Jusqu’à présent, cependant, il ne semble pas qu’il aille dans cette direction. Voici sa secrétaire adjointe aux affaires de l’hémisphère occidental, Julie Chung, sur Twitter : “Nous exhortons @moisejovenal à entamer un dialogue avec les parties prenantes, à mettre fin à la paralysie politique et à organiser des élections libres et équitables en 2021.” Tout Haïti en rit, y compris sûrement le président Moïse. “Ces gens sont incroyables, m’a dit un ami haïtien…”.
Il est triste de constater que plus de deux siècles après que le peuple asservi d’Haïti ait mené une révolution réussie contre l’armée de Napoléon et obtenu son indépendance de la France, le pays a besoin d’un soutien extérieur pour l’aider à se libérer de ses propres dirigeants. Mais à l’heure actuelle, il a désespérément besoin de ce soutien.

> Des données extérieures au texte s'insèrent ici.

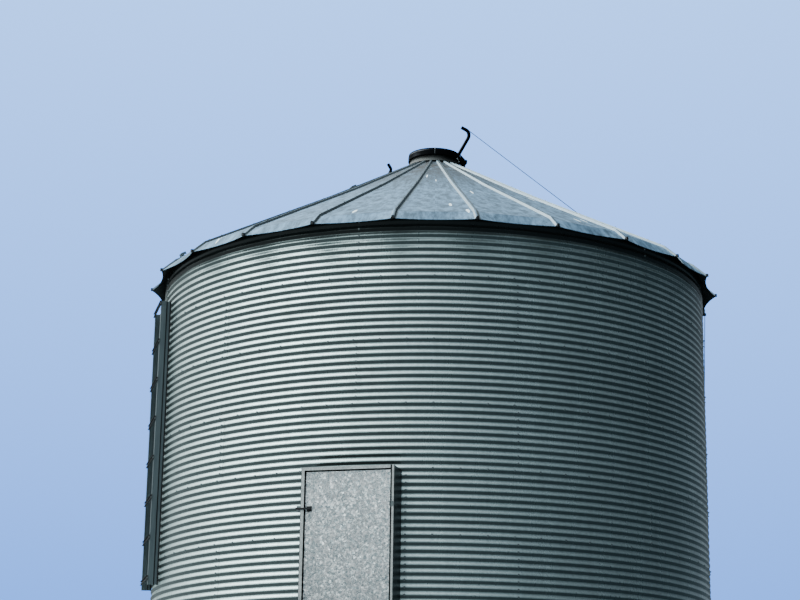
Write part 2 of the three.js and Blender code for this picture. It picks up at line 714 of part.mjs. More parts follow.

Il a surtout besoin que les États-Unis cessent d’encourager et de soutenir des régimes qui favorisent la corruption et le chaos et conduisent au mieux à une dictature violente et oppressive – ou, pire encore, qui perpétuent le chaos corrompu actuel qui rend la vie ordinaire impossible. Voici le message que Washington envoie à Moïse : Seules certaines vies noires comptent.
En ce moment, tout Haïti a été kidnappé par une petite cabale de dirigeants sanguinaires, assoiffés d’argent et immoraux de toutes sortes : politiciens, officiers de justice, hommes d’affaires et chefs de gang. Le pays est pris en otage. Comme le disait un récent tweet en kreyol, “Le problème que vous essayez de résoudre dans le Village de Dieu, sa solution se trouve dans le palais présidentiel.” Tant que Moïse et sa cohorte ne seront pas partis, Haïti ne pourra pas avancer. Si le département d’État ne le sait pas, c’est qu’il n’écoute pas. “Abandonné par l’État”, défile le texte sous une vidéo commémorant la perte des policiers. Cela aurait tout aussi bien pu dire “abandonné par l’Amérique”.